Either way, corporations are betting that they can integrate acquired businesses quickly, and that's not always true. As Mawson puts it, while Dollar Shave Club brings a different business model to Unilever and "that type of strategic or disruption optionality is always highly prized" there's going to be "integration and cultural challenges" that come with adding Dollar Shave Club to the Unilever portfolio. General Motors faces the same issue with its own $1 billion deal for Cruise Automation, whose technology could one day make self-driving cars a reality.
So is it worth it? Are corporate venturing and accelerators useful antidotes to startup disruption? The majors players in IT think so.

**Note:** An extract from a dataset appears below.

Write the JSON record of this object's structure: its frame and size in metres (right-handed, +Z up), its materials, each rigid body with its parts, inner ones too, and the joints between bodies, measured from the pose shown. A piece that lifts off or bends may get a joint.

"From private equity-style roll-ups to accelerators and partnering, through R&D and M&A, and from seed to pre-IPO and Pipes, the variety and interest in how to deal with a corporation's main strategic challenge is impressive," Mawson says. "The best corporations are not leaving any stone unturned but the challenge remains the same -- sourcing and identifying the best entrepreneurs and ideas and then helping them succeed is difficult."
Perhaps, but imagine if Unilever had incubated Dollar Shave Club in its earliest days. Imagine if there was a built-in buyout arrangement. Maybe Dollar Shave Club wouldn't have generated as much buzz or grown as fast with that sort of safety net, but all the same business advantages -- the smart marketing and engaged customer base, for example -- would still have been there for the taking. And the price tag to acquire Dollar Shave Club probably would have been a lot less than $1 billion.
As the Dollar Shave Club example shows, corporate innovation requires an investment, but nothing compared to the cost of sitting back and having to make expensive acquisitions at a point when it's too late to engage promising startups.